In a time when political correctness and identity politics are pervading society, the former PM also had some strong views.

“My position on this is very well-known – it’s language madness – telling people not to talk about husbands and wives and other such things. I just hope in the fullness of time that the new Prime Minister just calls it out,” he said.

Public irritation

“The public expects their leaders to speak for them, and there is too much of it, and the average person is irritated by it and looks for a lead.”

In regard to the curtailment of free speech, Mr Howard’s view is equally determined.

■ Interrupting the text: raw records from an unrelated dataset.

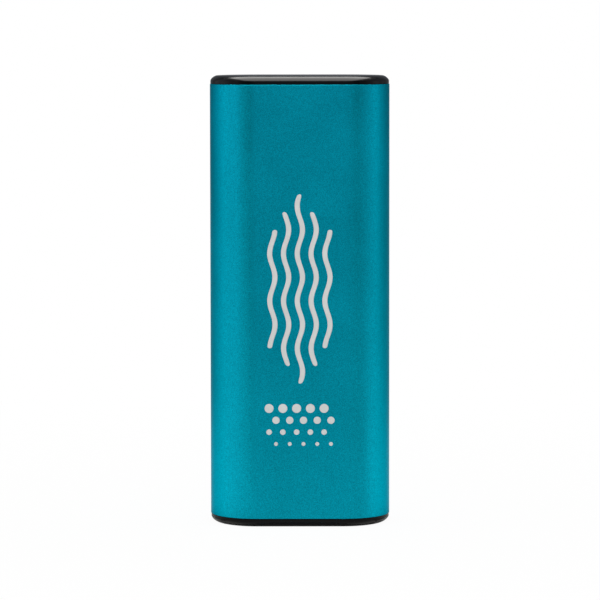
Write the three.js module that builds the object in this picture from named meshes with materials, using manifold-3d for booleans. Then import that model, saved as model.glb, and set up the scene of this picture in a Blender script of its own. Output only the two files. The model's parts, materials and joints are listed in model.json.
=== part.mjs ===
// Rechargeable hand warmer with a power bank socket.
// An oval aluminium sleeve is closed by two moulded caps. A two-part carrier inside it holds one cylindrical
// lithium cell and, below the cell, an upright circuit board. The board's two sockets, the button of its push
// switch and four charge lights look out through the base cap. A heater lies against each broad face.
// Millimetres, +Z up, +X to the right, the broad front faces -Y. The origin is the middle of the base.

import * as THREE from "three";
import { mergeVertices } from "three/addons/utils/BufferGeometryUtils.js";
import Module from "manifold-3d";

const wasm = await Module();
wasm.setup();

// Fits that every piece shares
const restGap = 0.05; // between faces that rest on each other
const looseGap = 0.2; // between pieces that drop in beside each other
const cutOverrun = 1; // how far a cutting solid runs past the faces it opens

// Cell: the size that sets the depth and most of the height
const cellDiameter = 18.4;
const cellCanLength = 64.2;
const cellClearance = 0.2;
const cellCrimpDepth = 0.7;
const cellCrimpWidth = 1.4;
const cellCrimpFromTop = 3;
const cellEdgeRound = 0.6;
const cellTerminalRadius = 3;
const cellTerminalHeight = 1;
const cellRingOuterRadius = 7.6;
const cellRingThickness = 0.3;
const tabThickness = 0.15;
const tabWidth = 5;

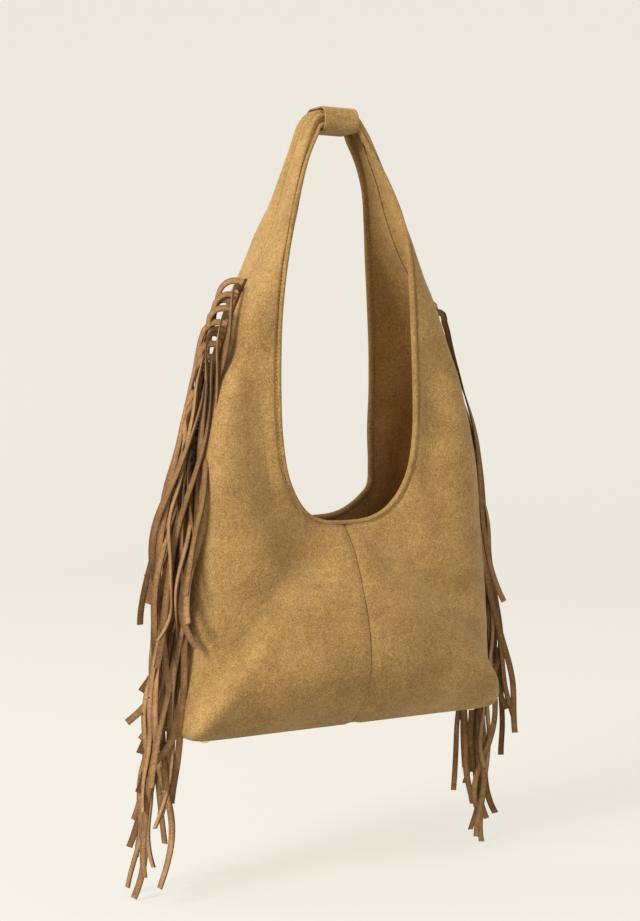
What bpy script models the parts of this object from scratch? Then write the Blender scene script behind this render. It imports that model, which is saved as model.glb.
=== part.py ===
"""Fringed slouchy shoulder bag: the construction model.

The bag is two suede halves at the front and two at the back, sewn at a centre seam, closed at the
sides by seams that each hold a cut fringe strip, and closed below by a flat base with a stiffener
board and four metal feet. Both tall openings carry a folded edge binding. The two arms of the body
run up into one handle and meet inside a suede keeper band.

Units are metres, +Z is up, +X is to the right seen from the front, and the front faces -Y. The
origin is the middle of the keeper's flat underside, the face a hook or a hand carries.
"""

import math

import bmesh
import bpy
import numpy as np

MM = 0.001

# Heights are measured from the base while the shapes are worked out, and moved to the origin last.
KEEPER_UNDERSIDE = 518.0 * MM

# Material thicknesses and the gap left between neighbouring pieces.
SUEDE = 1.6 * MM
LINING = 0.7 * MM
TAPE = 0.7 * MM
FRINGE_SUEDE = 1.2 * MM
GAP = 0.3 * MM
SEAM_GAP = 0.35 * MM
FRINGE_SEAM_GAP = FRINGE_SUEDE / 2 + GAP

# The edge binding, measured along the suede from the raw edge.
BINDING_WIDTH = 4.0 * MM
BINDING_CLEARANCE = 0.65 * MM

# The base.
BASE_WIDTH = 310.0 * MM
BASE_DEPTH = 90.0 * MM
BASE_CORNER = 22.0 * MM
BOARD_THICKNESS = 2.0 * MM
FOOT_X = 136.0 * MM
FOOT_Y = 30.0 * MM
FOOT_RADIUS = 5.5 * MM
FOOT_HEIGHT = 5.0 * MM
SHANK_RADIUS = 1.5 * MM

# The keeper band that closes over the handle.
KEEPER_LENGTH = 34.0 * MM
KEEPER_DEPTH = 38.0 * MM
KEEPER_HEIGHT = 24.0 * MM
KEEPER_CORNER = 5.0 * MM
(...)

“18C’s menace was exposed in the Andrew Bolt case (in September 2011, Justice Mordecai Bromberg found Journalist Andrew Bolt to have contravened section 18C of the Racial Discrimination Act), and once the court ruled as it did, it became necessary in my opinion in the interest of free speech to get rid of it, and I was sorry that Tony Abbott abandoned that attempt, and I hope that sometime in the future there is another attempt made to amend it,” he said.

On the subject of Australia becoming a republic, the former PM, who strongly supported the ‘no case’, maintains the move is not inevitable 

“No I don’t think anything is inevitable except death and taxation as Benjamin Franklin once famously said,” he said. “I don’t think there’s any desire at the moment apart from the ‘zealots’ to make Australia a republic, and the regard in which the Queen is held right across the political divide is even stronger now than it was 20 years ago. 

“More than anything else people think the present system we have is unstable enough on occasions, so I don’t think they want to risk altering it fundamentally to produce something that’s even more unstable.

“But, I could be wrong and it doesn’t mean to say it won’t happen.”      

Ironically, it was Malcolm Turnbull who was the most vocal supporter of the nation becoming a Republic at the time, going as far as to famously state that John Howard was the Prime Minister who “broke a nation’s heart” after the yes case lost in the 1999 referendum.